Dispersive diffusion of gases in coals. Part I: Model development

Abstract

The accurate prediction of gas flow in coals in the field or laboratory requires an accurate model of diffusion within the coal. One major determinant of diffusion rates is the pore size distribution within the coal. In this study, CO2 and CH4 sorption kinetic data have been obtained for two coals of similar rank, but different maceral composition. We used this data to develop a model that assumes a distribution of characteristic times for diffusion. The so-called ‘stretched exponential’ model couples a characteristic rate parameter, k∅, with a stretching parameter, β (0<β<1), in the exponent. This model fitted the experimental data significantly better than a two-stage model that treated diffusion as having a single fast and single slow component. The values of β are similar for the two gases in the same coal at the same pressures. This indicates that β is an intrinsic property of the coal sample (e.g. pore structure, distribution, composition), rather than being caused by the coal–gas interaction. β represents a spread in diffusion times, with the spread reducing as β increases. β increased with pressure for vitrinite-rich coal, indicating that the spread decreased at high pressure. The values of β for inertinite-rich coal did not show a clear trend with pressure. The vitrinite-rich coal may contain pores that sorb gas strongly, and saturate at low pressure, compared with the inertinite-rich coal.

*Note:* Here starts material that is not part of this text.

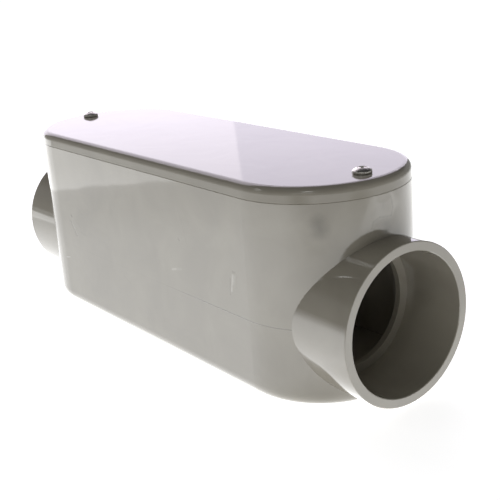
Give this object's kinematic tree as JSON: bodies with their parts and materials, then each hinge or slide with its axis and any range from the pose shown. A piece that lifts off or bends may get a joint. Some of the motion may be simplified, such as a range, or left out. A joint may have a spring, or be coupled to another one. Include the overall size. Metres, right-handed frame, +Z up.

In agreement with previous findings, the diffusion rate was substantially faster for CO2 than CH4 for the same coal and the inertinite-rich coal had a far faster diffusion rate than the vitrinite-rich coal. However, the ratios of diffusion rates for CO2 and CH4 differed between the two coals. Our results show that analysing sorption data using the stretched exponential fit provides useful information about the nature of sorption and diffusion processes in coal.